Table 6 Comparison with literature data
Fig. 10
figure 10

Comparison with literature data

As can be seen from the figure, the effective diffusion coefficients are all distributed in the range of 10−9–10−12, which is consistent with the internationally recognized results. Compared with bentonite and granite, the distribution of the effective diffusion coefficient of nuclide in clay is relatively concentrated, which indicates that Se(IV) diffusion in clay is more stable and less susceptible to the impact of changes of the external environment, which is particularly important for the construction of disposal repository.
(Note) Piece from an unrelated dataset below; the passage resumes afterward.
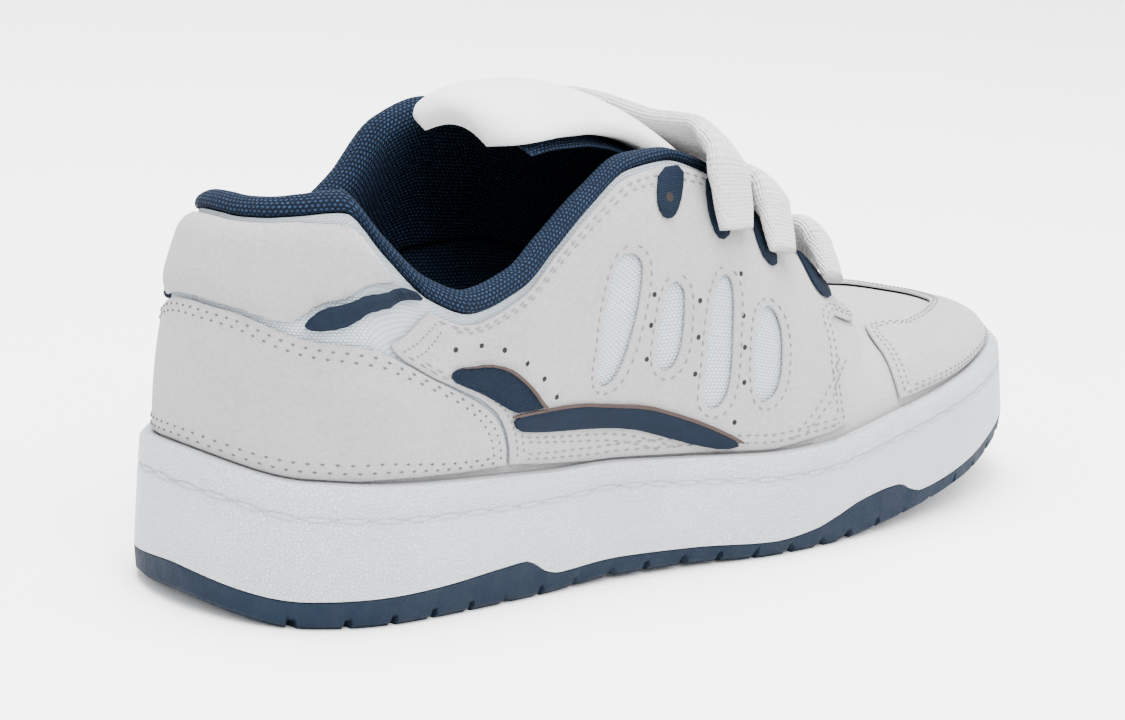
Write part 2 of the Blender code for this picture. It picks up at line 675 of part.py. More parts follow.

However, the effective diffusion coefficient obtained in this work is an order of magnitude larger than that obtained in other materials, which may be due to the difference in material scale between the through-diffusion method (g) and the capillary method (mg).

Conclusion

In this experiment, the research on the diffusion behavior of Se(IV) in TMS clay was carried out by capillary method. The experimental results show that the diffusion behavior of Se in TMS clay can be simplified by using one-dimensional semi-infinite medium diffusion model. With the increase of clay compaction density, apparent/effective diffusion coefficient decreases. With the increase of ionic strength, apparent/effective diffusion coefficients increase. With the increase of pH value, apparent/effective diffusion coefficient decreases first and then increases, and get to smallest at pH = 7. In the comparison of other types of disposal geological materials in China, it is found that the diffusion behavior of selenium in TMS clay was more stable, and the overall experimental results were within the range of accuracy recognized by internationally literatures. This work provides data support and theoretical support for the construction of deep geological disposal repository for high-level radioactive waste.